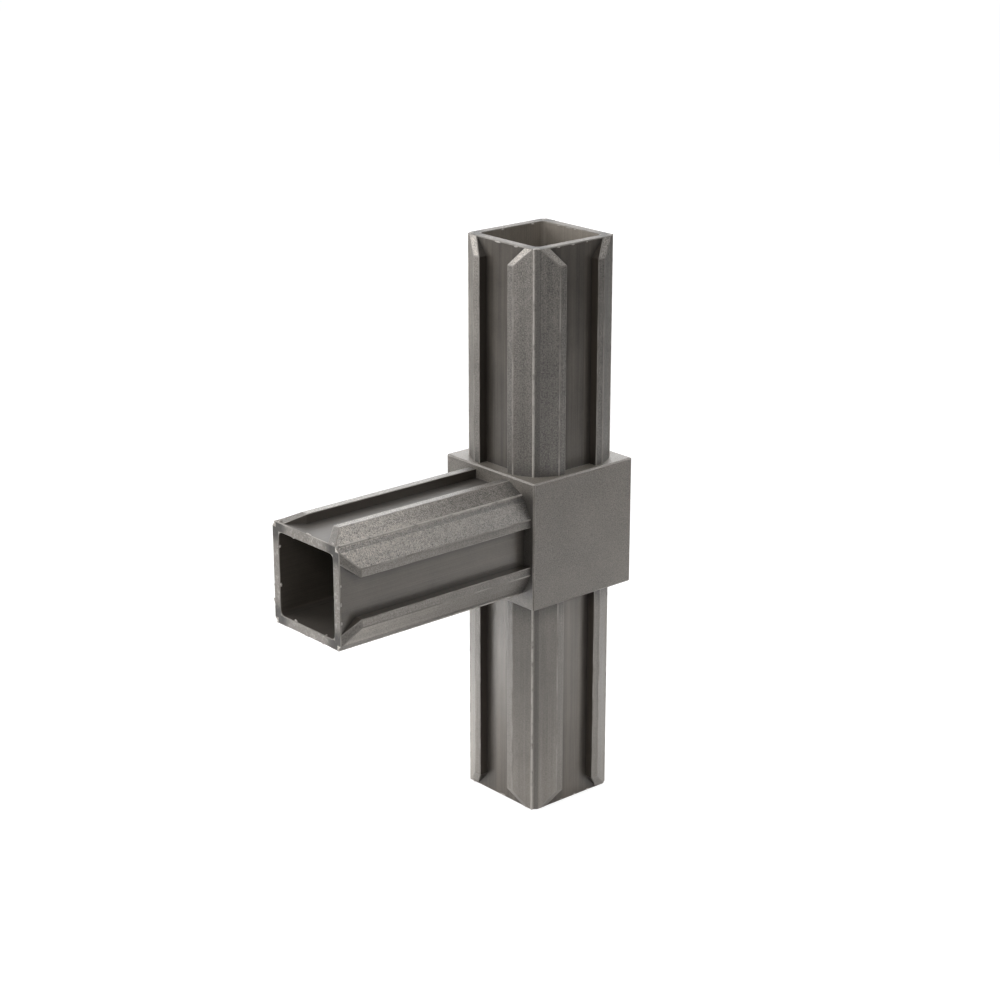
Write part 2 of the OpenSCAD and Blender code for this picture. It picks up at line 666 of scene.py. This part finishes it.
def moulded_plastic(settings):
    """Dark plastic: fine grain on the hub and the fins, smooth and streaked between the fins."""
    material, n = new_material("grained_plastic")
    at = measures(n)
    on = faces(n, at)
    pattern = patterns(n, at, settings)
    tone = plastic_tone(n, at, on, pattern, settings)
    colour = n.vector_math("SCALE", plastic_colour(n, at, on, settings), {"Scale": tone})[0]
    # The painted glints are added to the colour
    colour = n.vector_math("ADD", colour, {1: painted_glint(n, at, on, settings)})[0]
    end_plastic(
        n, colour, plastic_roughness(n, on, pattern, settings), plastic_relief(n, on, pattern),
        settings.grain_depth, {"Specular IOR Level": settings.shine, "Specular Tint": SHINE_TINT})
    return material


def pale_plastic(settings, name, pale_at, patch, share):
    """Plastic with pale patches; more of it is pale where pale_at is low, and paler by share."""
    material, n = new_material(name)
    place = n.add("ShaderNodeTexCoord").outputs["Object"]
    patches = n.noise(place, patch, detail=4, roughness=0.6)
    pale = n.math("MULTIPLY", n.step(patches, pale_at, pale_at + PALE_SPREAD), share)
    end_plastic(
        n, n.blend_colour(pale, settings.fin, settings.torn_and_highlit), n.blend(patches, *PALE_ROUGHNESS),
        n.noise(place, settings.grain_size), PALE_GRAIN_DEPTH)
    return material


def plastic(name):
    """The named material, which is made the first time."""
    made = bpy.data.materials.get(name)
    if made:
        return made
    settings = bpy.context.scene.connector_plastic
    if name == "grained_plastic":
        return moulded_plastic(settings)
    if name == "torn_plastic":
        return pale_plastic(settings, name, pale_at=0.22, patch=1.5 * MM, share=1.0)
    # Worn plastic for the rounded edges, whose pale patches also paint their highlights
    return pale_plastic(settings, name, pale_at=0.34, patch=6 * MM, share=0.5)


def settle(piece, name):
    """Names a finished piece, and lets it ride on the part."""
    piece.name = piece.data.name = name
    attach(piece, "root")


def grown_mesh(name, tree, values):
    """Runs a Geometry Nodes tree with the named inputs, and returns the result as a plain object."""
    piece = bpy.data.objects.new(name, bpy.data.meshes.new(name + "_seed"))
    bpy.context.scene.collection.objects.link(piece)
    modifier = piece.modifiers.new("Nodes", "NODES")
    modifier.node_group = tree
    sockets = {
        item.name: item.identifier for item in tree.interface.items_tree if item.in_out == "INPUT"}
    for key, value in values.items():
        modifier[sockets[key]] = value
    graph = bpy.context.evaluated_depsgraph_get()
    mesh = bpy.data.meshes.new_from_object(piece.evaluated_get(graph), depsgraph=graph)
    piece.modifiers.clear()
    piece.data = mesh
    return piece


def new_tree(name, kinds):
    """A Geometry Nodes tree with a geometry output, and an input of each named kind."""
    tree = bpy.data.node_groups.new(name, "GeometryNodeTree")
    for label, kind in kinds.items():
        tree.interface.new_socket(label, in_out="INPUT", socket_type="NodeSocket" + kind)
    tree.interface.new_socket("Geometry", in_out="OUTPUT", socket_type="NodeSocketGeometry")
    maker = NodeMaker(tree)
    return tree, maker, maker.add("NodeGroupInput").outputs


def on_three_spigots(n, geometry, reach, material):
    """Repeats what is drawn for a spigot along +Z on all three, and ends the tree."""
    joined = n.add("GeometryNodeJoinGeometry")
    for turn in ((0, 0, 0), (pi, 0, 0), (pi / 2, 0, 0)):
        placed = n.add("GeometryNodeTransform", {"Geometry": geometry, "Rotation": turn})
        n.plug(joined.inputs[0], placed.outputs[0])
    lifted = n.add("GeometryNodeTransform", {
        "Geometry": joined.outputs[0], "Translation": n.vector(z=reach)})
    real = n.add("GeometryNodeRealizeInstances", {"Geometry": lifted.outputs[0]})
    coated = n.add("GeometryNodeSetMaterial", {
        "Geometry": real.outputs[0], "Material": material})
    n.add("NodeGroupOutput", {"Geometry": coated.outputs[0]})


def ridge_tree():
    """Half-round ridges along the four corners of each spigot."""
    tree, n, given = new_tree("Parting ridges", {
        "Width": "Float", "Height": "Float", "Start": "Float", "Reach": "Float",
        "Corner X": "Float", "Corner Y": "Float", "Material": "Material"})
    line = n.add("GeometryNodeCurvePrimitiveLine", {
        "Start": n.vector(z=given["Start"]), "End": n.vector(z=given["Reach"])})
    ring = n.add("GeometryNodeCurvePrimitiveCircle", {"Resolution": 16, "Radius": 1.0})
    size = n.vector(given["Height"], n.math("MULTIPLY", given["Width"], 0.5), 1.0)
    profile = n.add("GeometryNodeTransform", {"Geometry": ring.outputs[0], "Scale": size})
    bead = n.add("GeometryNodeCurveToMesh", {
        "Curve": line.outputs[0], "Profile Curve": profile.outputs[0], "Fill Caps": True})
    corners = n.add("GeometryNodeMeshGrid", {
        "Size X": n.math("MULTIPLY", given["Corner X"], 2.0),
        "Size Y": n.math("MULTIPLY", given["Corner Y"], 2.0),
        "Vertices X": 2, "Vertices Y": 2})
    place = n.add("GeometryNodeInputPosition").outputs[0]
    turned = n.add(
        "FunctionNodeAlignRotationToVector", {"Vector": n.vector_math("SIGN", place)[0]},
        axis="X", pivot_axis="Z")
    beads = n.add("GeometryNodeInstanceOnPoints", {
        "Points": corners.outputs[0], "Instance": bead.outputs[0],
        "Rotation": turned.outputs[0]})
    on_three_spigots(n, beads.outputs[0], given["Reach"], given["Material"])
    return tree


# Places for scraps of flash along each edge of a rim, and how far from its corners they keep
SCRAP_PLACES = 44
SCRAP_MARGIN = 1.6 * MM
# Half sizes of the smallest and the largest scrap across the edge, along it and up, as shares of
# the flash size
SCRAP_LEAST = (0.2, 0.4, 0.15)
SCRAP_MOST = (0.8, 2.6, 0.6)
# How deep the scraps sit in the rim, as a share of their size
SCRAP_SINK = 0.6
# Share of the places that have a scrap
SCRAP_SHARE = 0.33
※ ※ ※
Every line of the data above should be copied exactly.

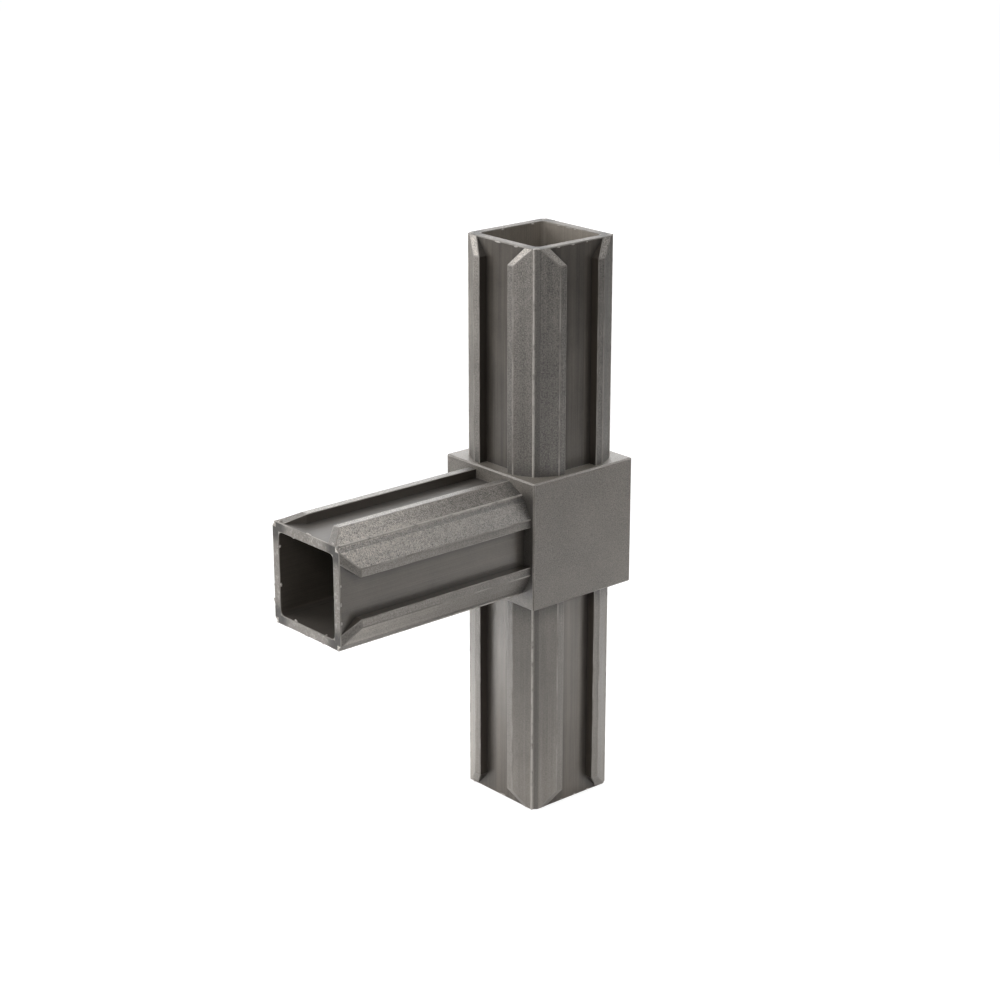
Write part 2 of the OpenSCAD and Blender code for this picture. It picks up at line 666 of scene.py. This part finishes it.
def moulded_plastic(settings):
    """Dark plastic: fine grain on the hub and the fins, smooth and streaked between the fins."""
    material, n = new_material("grained_plastic")
    at = measures(n)
    on = faces(n, at)
    pattern = patterns(n, at, settings)
    tone = plastic_tone(n, at, on, pattern, settings)
    colour = n.vector_math("SCALE", plastic_colour(n, at, on, settings), {"Scale": tone})[0]
    # The painted glints are added to the colour
    colour = n.vector_math("ADD", colour, {1: painted_glint(n, at, on, settings)})[0]
    end_plastic(
        n, colour, plastic_roughness(n, on, pattern, settings), plastic_relief(n, on, pattern),
        settings.grain_depth, {"Specular IOR Level": settings.shine, "Specular Tint": SHINE_TINT})
    return material


def pale_plastic(settings, name, pale_at, patch, share):
    """Plastic with pale patches; more of it is pale where pale_at is low, and paler by share."""
    material, n = new_material(name)
    place = n.add("ShaderNodeTexCoord").outputs["Object"]
    patches = n.noise(place, patch, detail=4, roughness=0.6)
    pale = n.math("MULTIPLY", n.step(patches, pale_at, pale_at + PALE_SPREAD), share)
    end_plastic(
        n, n.blend_colour(pale, settings.fin, settings.torn_and_highlit), n.blend(patches, *PALE_ROUGHNESS),
        n.noise(place, settings.grain_size), PALE_GRAIN_DEPTH)
    return material


def plastic(name):
    """The named material, which is made the first time."""
    made = bpy.data.materials.get(name)
    if made:
        return made
    settings = bpy.context.scene.connector_plastic
    if name == "grained_plastic":
        return moulded_plastic(settings)
    if name == "torn_plastic":
        return pale_plastic(settings, name, pale_at=0.22, patch=1.5 * MM, share=1.0)
    # Worn plastic for the rounded edges, whose pale patches also paint their highlights
    return pale_plastic(settings, name, pale_at=0.34, patch=6 * MM, share=0.5)


def settle(piece, name):
    """Names a finished piece, and lets it ride on the part."""
    piece.name = piece.data.name = name
    attach(piece, "root")


def grown_mesh(name, tree, values):
    """Runs a Geometry Nodes tree with the named inputs, and returns the result as a plain object."""
    piece = bpy.data.objects.new(name, bpy.data.meshes.new(name + "_seed"))
    bpy.context.scene.collection.objects.link(piece)
    modifier = piece.modifiers.new("Nodes", "NODES")
    modifier.node_group = tree
    sockets = {
        item.name: item.identifier for item in tree.interface.items_tree if item.in_out == "INPUT"}
    for key, value in values.items():
        modifier[sockets[key]] = value
    graph = bpy.context.evaluated_depsgraph_get()
    mesh = bpy.data.meshes.new_from_object(piece.evaluated_get(graph), depsgraph=graph)
    piece.modifiers.clear()
    piece.data = mesh
    return piece


def new_tree(name, kinds):
    """A Geometry Nodes tree with a geometry output, and an input of each named kind."""
    tree = bpy.data.node_groups.new(name, "GeometryNodeTree")
    for label, kind in kinds.items():
        tree.interface.new_socket(label, in_out="INPUT", socket_type="NodeSocket" + kind)
    tree.interface.new_socket("Geometry", in_out="OUTPUT", socket_type="NodeSocketGeometry")
    maker = NodeMaker(tree)
    return tree, maker, maker.add("NodeGroupInput").outputs


def on_three_spigots(n, geometry, reach, material):
    """Repeats what is drawn for a spigot along +Z on all three, and ends the tree."""
    joined = n.add("GeometryNodeJoinGeometry")
    for turn in ((0, 0, 0), (pi, 0, 0), (pi / 2, 0, 0)):
        placed = n.add("GeometryNodeTransform", {"Geometry": geometry, "Rotation": turn})
        n.plug(joined.inputs[0], placed.outputs[0])
    lifted = n.add("GeometryNodeTransform", {
        "Geometry": joined.outputs[0], "Translation": n.vector(z=reach)})
    real = n.add("GeometryNodeRealizeInstances", {"Geometry": lifted.outputs[0]})
    coated = n.add("GeometryNodeSetMaterial", {
        "Geometry": real.outputs[0], "Material": material})
    n.add("NodeGroupOutput", {"Geometry": coated.outputs[0]})


def ridge_tree():
    """Half-round ridges along the four corners of each spigot."""
    tree, n, given = new_tree("Parting ridges", {
        "Width": "Float", "Height": "Float", "Start": "Float", "Reach": "Float",
        "Corner X": "Float", "Corner Y": "Float", "Material": "Material"})
    line = n.add("GeometryNodeCurvePrimitiveLine", {
        "Start": n.vector(z=given["Start"]), "End": n.vector(z=given["Reach"])})
    ring = n.add("GeometryNodeCurvePrimitiveCircle", {"Resolution": 16, "Radius": 1.0})
    size = n.vector(given["Height"], n.math("MULTIPLY", given["Width"], 0.5), 1.0)
    profile = n.add("GeometryNodeTransform", {"Geometry": ring.outputs[0], "Scale": size})
    bead = n.add("GeometryNodeCurveToMesh", {
        "Curve": line.outputs[0], "Profile Curve": profile.outputs[0], "Fill Caps": True})
    corners = n.add("GeometryNodeMeshGrid", {
        "Size X": n.math("MULTIPLY", given["Corner X"], 2.0),
        "Size Y": n.math("MULTIPLY", given["Corner Y"], 2.0),
        "Vertices X": 2, "Vertices Y": 2})
    place = n.add("GeometryNodeInputPosition").outputs[0]
    turned = n.add(
        "FunctionNodeAlignRotationToVector", {"Vector": n.vector_math("SIGN", place)[0]},
        axis="X", pivot_axis="Z")
    beads = n.add("GeometryNodeInstanceOnPoints", {
        "Points": corners.outputs[0], "Instance": bead.outputs[0],
        "Rotation": turned.outputs[0]})
    on_three_spigots(n, beads.outputs[0], given["Reach"], given["Material"])
    return tree


# Places for scraps of flash along each edge of a rim, and how far from its corners they keep
SCRAP_PLACES = 44
SCRAP_MARGIN = 1.6 * MM
# Half sizes of the smallest and the largest scrap across the edge, along it and up, as shares of
# the flash size
SCRAP_LEAST = (0.2, 0.4, 0.15)
SCRAP_MOST = (0.8, 2.6, 0.6)
# How deep the scraps sit in the rim, as a share of their size
SCRAP_SINK = 0.6
# Share of the places that have a scrap
SCRAP_SHARE = 0.33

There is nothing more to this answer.